Dave wonders about the road not taken. His working life could have been much different. But the family business was too huge; its gravity pulled him in. Today, he's proud of the years he's spent running this shop and the many livelihoods he's helped to create and preserve. However, the business environment has changed. This business has become harder, tighter and colder in many ways. His own kids sense this; they certainly don't feel the same pull he did. So Dave will be the one to see the family business leave his family.

We who have an interest in U.S. manufacturing talk a lot about the need to bring a greater number of skilled and talented people into our industry. Measures for coaxing more students into this field from an early age are often cited as solutions.

In part, I love this idea. I love the notion of better communicating to students that there is a broader range of possibilities for them than just the narrow range of jobs that our society chooses to glamorize. The work of making things can be an honor, a challenge and a joy.
But I am also cautious, because of all of the people I've met who are like the ones above. While Al and Carl bring optimism to manufacturing, Bob and Dave are seeing the sun set. Out of these four, the two who were prepared for manufacturing from an early age are the ones who question the choice.

Manufacturing offers distinct advantages over other ways of making a living.
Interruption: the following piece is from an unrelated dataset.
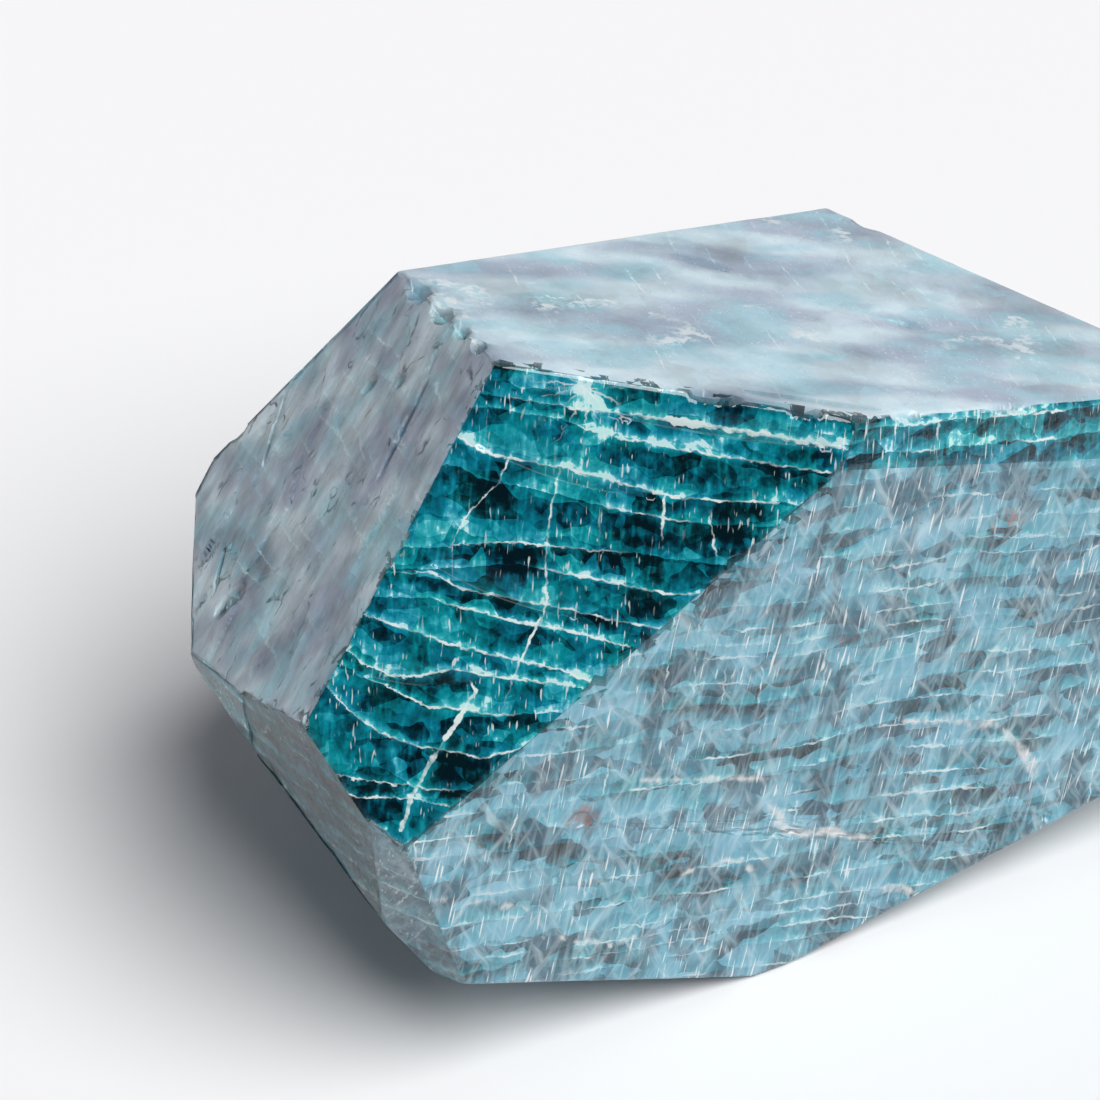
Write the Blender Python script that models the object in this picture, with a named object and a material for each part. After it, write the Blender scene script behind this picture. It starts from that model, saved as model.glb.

Manufacturing work is real. It is confined to a place (a shop or a plant), so you can leave the work behind much better than you can in other fields. And how charming or persuasive you may be is much less relevant when the measure of success is how well and how quickly you can make the part.

But manufacturing work has distinct drawbacks, too. And even the advantages don't look like advantages to everyone.

In today's production environment, where networks, CNC capabilities and automation allow individuals to oversee more work than before, it may no longer be the raw volume of people that will determine our industry's dynamism and health. It may instead be the level of commitment and imagination that the industry can draw from those who do give themselves to the work. If that is the case, then too much focus on capturing prospective workers at the very beginning of adulthood may be misplaced. More commitment may come from those who make their way to manufacturing a little later on—even just a few years later on. That is, after they have had the chance to see how making things can contribute to the lives they want to lead, and the kinds of value they have come to sense that they were meant to create.